Some of you may also be shocked that with this being my rationale, this would mean that I believe not many people I call friend truly love me. But that is absolutely how I feel. And that's family included.
Most families put up with one another because they don't truly accept them. And most people feel that they don't have to accept that person because they are family. But acceptance is apart of love. Yet most people don't believe so, because they think that just because you have a relationship with someone because he/she is family means you love that person.
I'm sure there are dozens of people who will agree that just because your related to someone, doesn't mean they love you or you love them. Which yields to my previous notion that you do not accept that person and that person does not accept you.
Families have a way of tolerating one another, and considering that love. But toleration only lasts for so long. And for the time that person is tolerated, you place them in a box, and keep them in a space where he/she may never escape. For their entire lives they will be limited to the person you have in that space, versus the person they truly are.
SOMETHING TO NOTE:
One way to identify if you don't truly accept someone, or visa versa, is to watch how much they irritate you and how much you can't stand when they are simply acting as they always are.
As humans we are built with intuition and an ability to feel energy. So all you have to do is focus on the energy someone gives you, or you give someone, in order to determine whether or not it's negative or positive.
Also consider how often someone asks you to change or be different.
Asking people to change is typically done to accommodate tolerance or lack of acceptance.
People who can't accept you, don't need to take up so much of your energy. Reserve that energy for you and loving someone who accepts you.
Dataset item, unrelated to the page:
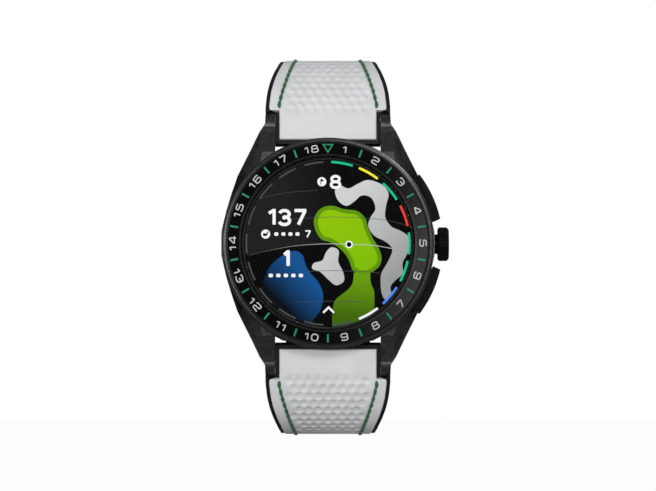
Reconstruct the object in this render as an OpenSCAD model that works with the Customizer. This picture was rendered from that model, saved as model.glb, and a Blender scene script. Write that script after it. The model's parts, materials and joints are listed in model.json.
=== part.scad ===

As a Virgo, we are known to be one of the most honest signs, but if you ask me to be honest, and I tell the truth, why would that be to hurt you?
Why can't that be nice?
I mean, that's how I intended it to be.
"But again, intention gets lost in our lack of desire to confront honesty." -Audreyanna Garrett
I believe that we live in a society where we're fed and encounter so much fallacy, that we shy away from anything that makes us accept reality.
And that's why being nice, will never work for me.